Hopefully, though, this year will be much more effective than last year. I'm older now, wiser now, fatter now...and that's got to count for something right? I feel like I've prepared more along the lines of "long term planning" this year than I have in the past in an effort to provide the kids with a complete package of self-acquired knowledge from now until December. For example in my Forensics class, I've prepared a fictional case with real evidence to be processed that begins on day one and will be solved in December. Every unit we cover in the class will be tied back to the case we're trying to solve. When the kids leave, they'll take with them a disc that houses all the evidence items, witness statements, pictures, labs, etc. that they needed to solve the case.

In Biology, I'm going to start at a completely different spot in the content in an effort to give the kids a better understanding of our modern view of life on the planet.

The first year of the Spring Valley Outdoor Adventure Club is about to start as well...which gives me a "tingle in my innards" for sure.
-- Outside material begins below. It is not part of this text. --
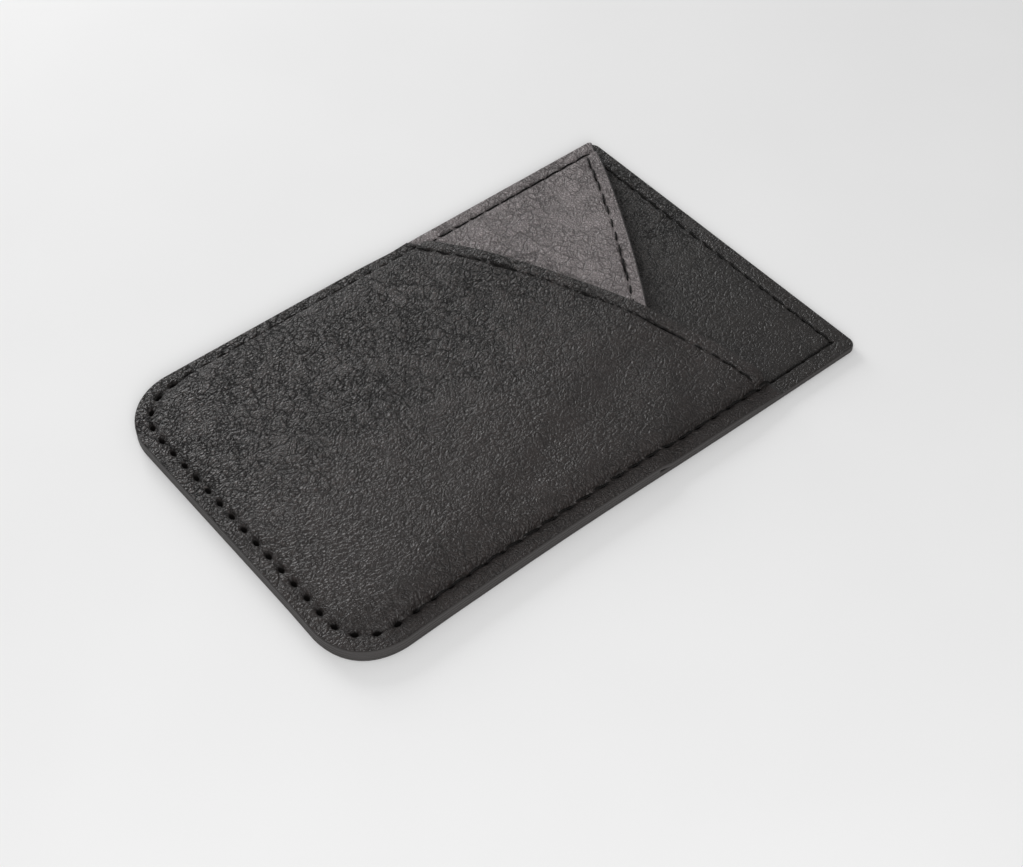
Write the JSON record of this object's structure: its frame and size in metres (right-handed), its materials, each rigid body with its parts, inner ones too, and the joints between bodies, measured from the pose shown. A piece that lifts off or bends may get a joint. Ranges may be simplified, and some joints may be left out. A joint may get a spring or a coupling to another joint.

So with all these plans, goals, aspirations, and interest outlets, I guess you can say that I'm more excited about this year than any of the previous years. Teachers are definitely underpaid for what they do on a daily basis...BUT...that doesn't make me any less thankful that I can continue to hone my craft at influencing and being influenced by all the great people at Spring Valley High School.

Monday, August 6, 2007

eggshells

Whenever you're near I get the feeling of crunching underfoot

Eyes fixed on you, and the surroundings, I trip and crack something with my shoe that sounds expensive...possibly even valuable

"What was that?" I wonder as I see your cheeks turn bright red and beads of sweat raise up on your forehead.

"What?" I ask "Did you hear that?"

And then it hits.

I look down to see shattered remnants of fragile feelings that were laid bare for me...for us...for love...

...and I wonder why I always seem to first discover these feelings by breaking them like eggshells.